Take the Algerian FA: their phone call was a private, informal process. They likely have no interest in transparently broadcasting their candidate list to competitors. On-chain scouting would expose their strategy. Similarly, Eric Chele's agent would prefer to negotiate in the dark, leveraging multiple offers to drive up his client's price. Blockchain eliminates that leverage by making offers and performance data public. The industry will resist it with the same fervor that traditional brokers resisted online trading.
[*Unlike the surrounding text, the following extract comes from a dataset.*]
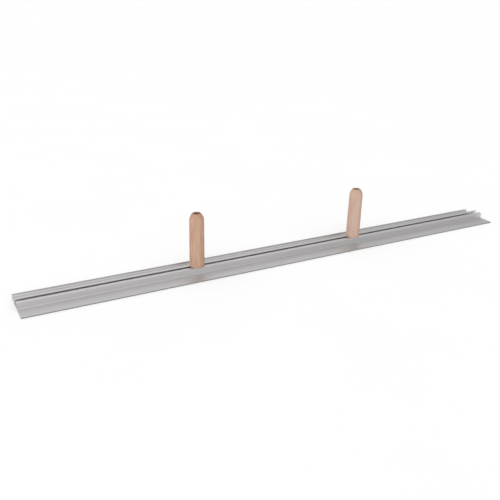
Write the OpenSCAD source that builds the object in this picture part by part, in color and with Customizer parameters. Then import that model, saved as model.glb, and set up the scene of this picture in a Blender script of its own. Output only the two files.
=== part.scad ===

Moreover, the macro environment is a headwind. As I wrote in 2024 after the Bitcoin ETF approval, liquidity in crypto markets is still driven by global central bank policies. For blockchain solutions in sports to scale, there needs to be a broader institutional adoption of crypto as a settlement layer. We are not there yet. Most national FAs are not going to hold a treasury of stablecoins to pay coach salaries. The infrastructure for on-chain KYC, tax compliance, and cross-border payments remains fragmented. Until these plumbing issues are resolved, the phone call will remain the dominant technology.

Takeaway

The Algerian FA's phone call is not an isolated event; it is a signal of a market that has not yet been disrupted. The opportunity for blockchain is clear: replace trust with verification, friction with liquidity, and opacity with auditability. But the timeline is longer than the maximalists project. The cycle positioning suggests we are in the "education" phase, where proofs of concept in lower-tier leagues and federations will emerge, but the NBA and UEFA will take years to adopt. As an asset manager, I'd allocate capital to protocols that solve the oracle problem for sports data, not to fan-token platforms. The real value lies in the backend, not the hype.

Volatility is the tax on unproven consensus.

The market for talent is no different from the market for crypto assets: both require accurate pricing, transparent settlement, and aligned incentives. Until we build that infrastructure, every phone call is a gamble. And the house always wins.